▶ _PROBLEM TO SOLVE_:
Output every line below without omitting or altering anything.

○ ○ ○ ○ ○

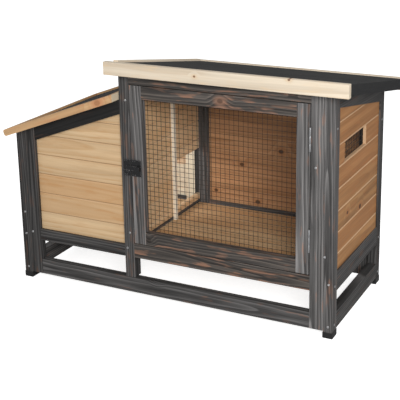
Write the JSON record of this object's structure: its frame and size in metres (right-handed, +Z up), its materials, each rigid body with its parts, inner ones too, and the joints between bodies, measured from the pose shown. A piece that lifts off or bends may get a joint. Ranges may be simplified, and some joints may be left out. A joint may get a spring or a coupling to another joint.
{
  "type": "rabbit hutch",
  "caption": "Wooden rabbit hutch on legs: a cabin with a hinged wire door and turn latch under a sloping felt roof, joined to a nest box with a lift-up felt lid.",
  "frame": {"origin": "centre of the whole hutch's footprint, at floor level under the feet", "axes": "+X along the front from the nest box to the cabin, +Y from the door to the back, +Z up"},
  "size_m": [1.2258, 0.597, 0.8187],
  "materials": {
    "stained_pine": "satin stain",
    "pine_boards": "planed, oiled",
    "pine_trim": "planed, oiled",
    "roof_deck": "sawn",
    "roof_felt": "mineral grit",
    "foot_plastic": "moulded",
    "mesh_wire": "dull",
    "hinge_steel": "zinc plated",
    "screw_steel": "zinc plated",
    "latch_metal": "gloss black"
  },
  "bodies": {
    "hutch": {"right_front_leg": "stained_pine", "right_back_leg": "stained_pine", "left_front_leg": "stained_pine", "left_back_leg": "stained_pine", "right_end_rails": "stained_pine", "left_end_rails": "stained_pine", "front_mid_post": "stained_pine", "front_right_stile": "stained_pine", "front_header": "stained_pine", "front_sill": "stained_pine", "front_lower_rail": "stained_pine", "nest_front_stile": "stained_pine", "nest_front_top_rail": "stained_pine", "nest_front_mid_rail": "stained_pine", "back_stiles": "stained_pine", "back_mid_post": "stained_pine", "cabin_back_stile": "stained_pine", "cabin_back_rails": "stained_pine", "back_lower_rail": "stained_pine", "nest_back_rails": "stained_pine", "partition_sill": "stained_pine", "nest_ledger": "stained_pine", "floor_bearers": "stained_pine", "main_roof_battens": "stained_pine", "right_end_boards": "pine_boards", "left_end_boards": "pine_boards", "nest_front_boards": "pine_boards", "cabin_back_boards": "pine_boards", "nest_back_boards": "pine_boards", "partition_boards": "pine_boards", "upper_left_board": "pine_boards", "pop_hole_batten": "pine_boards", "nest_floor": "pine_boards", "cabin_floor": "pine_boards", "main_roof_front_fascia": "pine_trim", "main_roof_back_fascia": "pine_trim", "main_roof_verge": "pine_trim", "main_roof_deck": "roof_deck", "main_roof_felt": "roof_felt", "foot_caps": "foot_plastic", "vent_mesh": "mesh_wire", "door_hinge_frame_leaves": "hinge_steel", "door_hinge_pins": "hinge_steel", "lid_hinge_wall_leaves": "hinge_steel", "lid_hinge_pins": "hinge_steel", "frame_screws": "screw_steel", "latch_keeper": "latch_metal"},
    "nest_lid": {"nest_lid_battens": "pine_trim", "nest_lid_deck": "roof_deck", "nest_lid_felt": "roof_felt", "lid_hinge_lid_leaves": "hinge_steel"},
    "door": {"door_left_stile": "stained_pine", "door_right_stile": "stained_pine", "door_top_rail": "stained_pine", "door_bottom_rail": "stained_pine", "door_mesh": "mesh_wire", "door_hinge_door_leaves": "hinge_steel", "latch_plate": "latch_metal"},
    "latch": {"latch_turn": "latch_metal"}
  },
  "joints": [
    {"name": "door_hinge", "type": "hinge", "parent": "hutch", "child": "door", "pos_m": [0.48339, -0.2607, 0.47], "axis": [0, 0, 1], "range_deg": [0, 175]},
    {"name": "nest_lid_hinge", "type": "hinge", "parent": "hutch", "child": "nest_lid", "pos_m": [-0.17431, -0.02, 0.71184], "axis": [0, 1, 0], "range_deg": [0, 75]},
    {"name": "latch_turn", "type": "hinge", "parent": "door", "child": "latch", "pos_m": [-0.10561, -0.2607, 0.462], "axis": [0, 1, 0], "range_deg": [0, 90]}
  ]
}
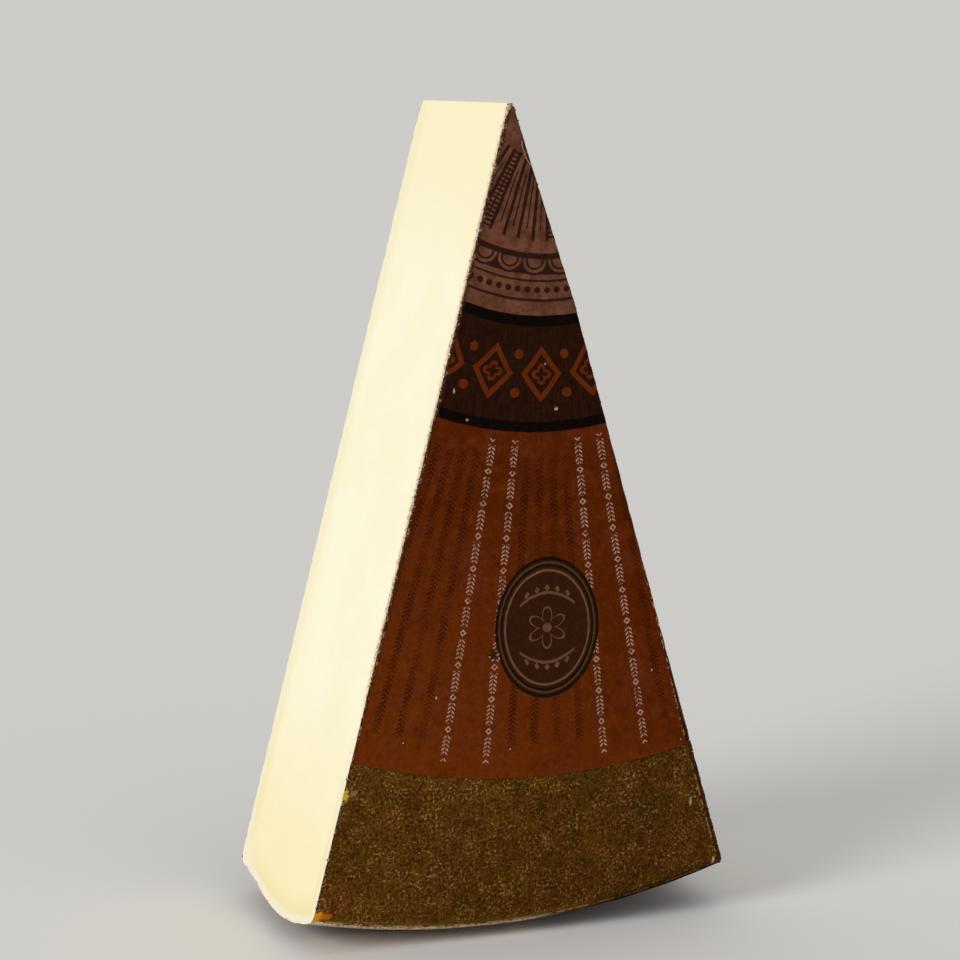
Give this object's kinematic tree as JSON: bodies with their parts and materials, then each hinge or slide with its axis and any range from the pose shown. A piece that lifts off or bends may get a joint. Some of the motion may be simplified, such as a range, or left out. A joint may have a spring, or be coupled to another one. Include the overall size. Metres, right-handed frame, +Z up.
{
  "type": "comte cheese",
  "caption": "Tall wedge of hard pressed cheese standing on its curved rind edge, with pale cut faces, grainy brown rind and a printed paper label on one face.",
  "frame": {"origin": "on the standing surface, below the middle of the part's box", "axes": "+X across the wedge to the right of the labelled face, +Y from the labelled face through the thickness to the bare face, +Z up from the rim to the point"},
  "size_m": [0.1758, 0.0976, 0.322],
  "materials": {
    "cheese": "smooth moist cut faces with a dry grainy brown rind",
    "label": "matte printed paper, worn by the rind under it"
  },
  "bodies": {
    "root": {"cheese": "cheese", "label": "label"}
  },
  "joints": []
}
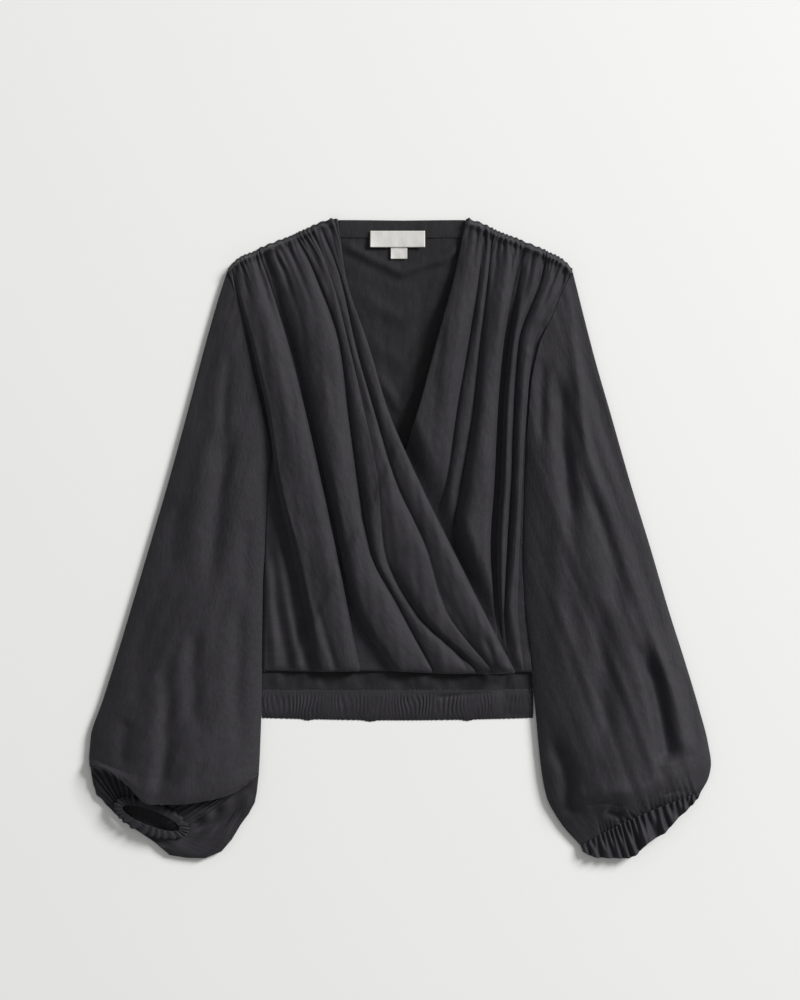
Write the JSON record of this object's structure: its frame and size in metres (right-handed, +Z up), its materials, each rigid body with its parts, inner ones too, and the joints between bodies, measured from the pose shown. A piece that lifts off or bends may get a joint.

○ ○ ○ ○ ○

▶ _WRITTEN ANSWER_:
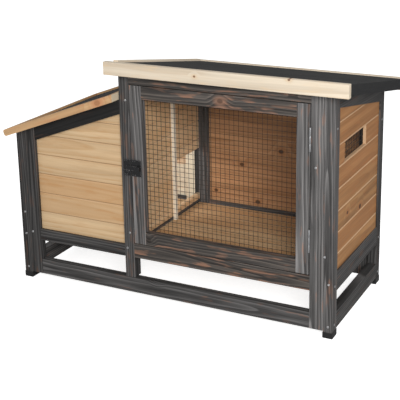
Write the JSON record of this object's structure: its frame and size in metres (right-handed, +Z up), its materials, each rigid body with its parts, inner ones too, and the joints between bodies, measured from the pose shown. A piece that lifts off or bends may get a joint. Ranges may be simplified, and some joints may be left out. A joint may get a spring or a coupling to another joint.
{
  "type": "rabbit hutch",
  "caption": "Wooden rabbit hutch on legs: a cabin with a hinged wire door and turn latch under a sloping felt roof, joined to a nest box with a lift-up felt lid.",
  "frame": {"origin": "centre of the whole hutch's footprint, at floor level under the feet", "axes": "+X along the front from the nest box to the cabin, +Y from the door to the back, +Z up"},
  "size_m": [1.2258, 0.597, 0.8187],
  "materials": {
    "stained_pine": "satin stain",
    "pine_boards": "planed, oiled",
    "pine_trim": "planed, oiled",
    "roof_deck": "sawn",
    "roof_felt": "mineral grit",
    "foot_plastic": "moulded",
    "mesh_wire": "dull",
    "hinge_steel": "zinc plated",
    "screw_steel": "zinc plated",
    "latch_metal": "gloss black"
  },
  "bodies": {
    "hutch": {"right_front_leg": "stained_pine", "right_back_leg": "stained_pine", "left_front_leg": "stained_pine", "left_back_leg": "stained_pine", "right_end_rails": "stained_pine", "left_end_rails": "stained_pine", "front_mid_post": "stained_pine", "front_right_stile": "stained_pine", "front_header": "stained_pine", "front_sill": "stained_pine", "front_lower_rail": "stained_pine", "nest_front_stile": "stained_pine", "nest_front_top_rail": "stained_pine", "nest_front_mid_rail": "stained_pine", "back_stiles": "stained_pine", "back_mid_post": "stained_pine", "cabin_back_stile": "stained_pine", "cabin_back_rails": "stained_pine", "back_lower_rail": "stained_pine", "nest_back_rails": "stained_pine", "partition_sill": "stained_pine", "nest_ledger": "stained_pine", "floor_bearers": "stained_pine", "main_roof_battens": "stained_pine", "right_end_boards": "pine_boards", "left_end_boards": "pine_boards", "nest_front_boards": "pine_boards", "cabin_back_boards": "pine_boards", "nest_back_boards": "pine_boards", "partition_boards": "pine_boards", "upper_left_board": "pine_boards", "pop_hole_batten": "pine_boards", "nest_floor": "pine_boards", "cabin_floor": "pine_boards", "main_roof_front_fascia": "pine_trim", "main_roof_back_fascia": "pine_trim", "main_roof_verge": "pine_trim", "main_roof_deck": "roof_deck", "main_roof_felt": "roof_felt", "foot_caps": "foot_plastic", "vent_mesh": "mesh_wire", "door_hinge_frame_leaves": "hinge_steel", "door_hinge_pins": "hinge_steel", "lid_hinge_wall_leaves": "hinge_steel", "lid_hinge_pins": "hinge_steel", "frame_screws": "screw_steel", "latch_keeper": "latch_metal"},
    "nest_lid": {"nest_lid_battens": "pine_trim", "nest_lid_deck": "roof_deck", "nest_lid_felt": "roof_felt", "lid_hinge_lid_leaves": "hinge_steel"},
    "door": {"door_left_stile": "stained_pine", "door_right_stile": "stained_pine", "door_top_rail": "stained_pine", "door_bottom_rail": "stained_pine", "door_mesh": "mesh_wire", "door_hinge_door_leaves": "hinge_steel", "latch_plate": "latch_metal"},
    "latch": {"latch_turn": "latch_metal"}
  },
  "joints": [
    {"name": "door_hinge", "type": "hinge", "parent": "hutch", "child": "door", "pos_m": [0.48339, -0.2607, 0.47], "axis": [0, 0, 1], "range_deg": [0, 175]},
    {"name": "nest_lid_hinge", "type": "hinge", "parent": "hutch", "child": "nest_lid", "pos_m": [-0.17431, -0.02, 0.71184], "axis": [0, 1, 0], "range_deg": [0, 75]},
    {"name": "latch_turn", "type": "hinge", "parent": "door", "child": "latch", "pos_m": [-0.10561, -0.2607, 0.462], "axis": [0, 1, 0], "range_deg": [0, 90]}
  ]
}
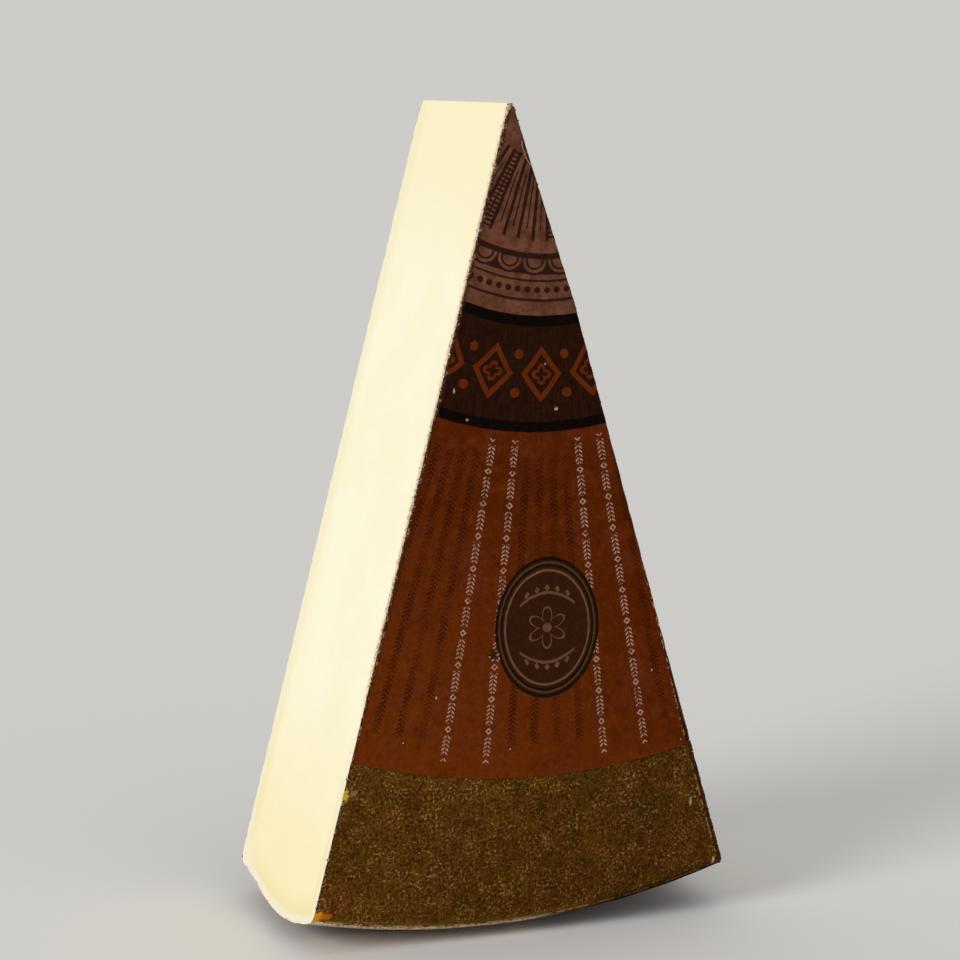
Give this object's kinematic tree as JSON: bodies with their parts and materials, then each hinge or slide with its axis and any range from the pose shown. A piece that lifts off or bends may get a joint. Some of the motion may be simplified, such as a range, or left out. A joint may have a spring, or be coupled to another one. Include the overall size. Metres, right-handed frame, +Z up.
{
  "type": "comte cheese",
  "caption": "Tall wedge of hard pressed cheese standing on its curved rind edge, with pale cut faces, grainy brown rind and a printed paper label on one face.",
  "frame": {"origin": "on the standing surface, below the middle of the part's box", "axes": "+X across the wedge to the right of the labelled face, +Y from the labelled face through the thickness to the bare face, +Z up from the rim to the point"},
  "size_m": [0.1758, 0.0976, 0.322],
  "materials": {
    "cheese": "smooth moist cut faces with a dry grainy brown rind",
    "label": "matte printed paper, worn by the rind under it"
  },
  "bodies": {
    "root": {"cheese": "cheese", "label": "label"}
  },
  "joints": []
}
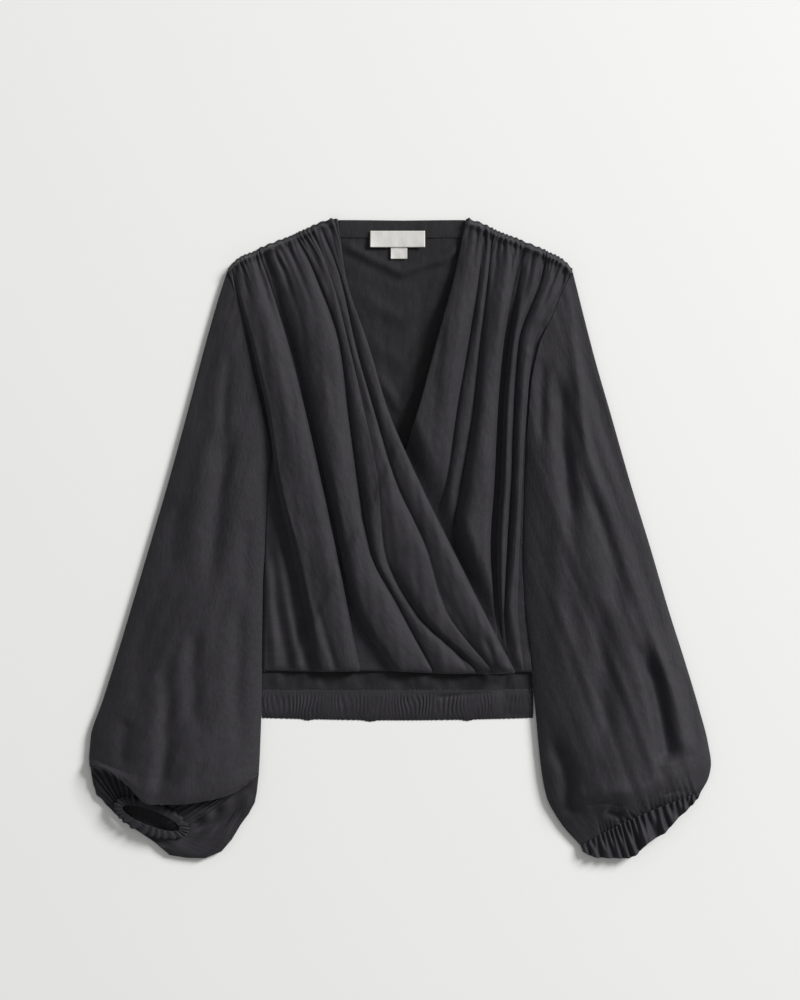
Write the JSON record of this object's structure: its frame and size in metres (right-handed, +Z up), its materials, each rigid body with its parts, inner ones too, and the joints between bodies, measured from the pose shown. A piece that lifts off or bends may get a joint.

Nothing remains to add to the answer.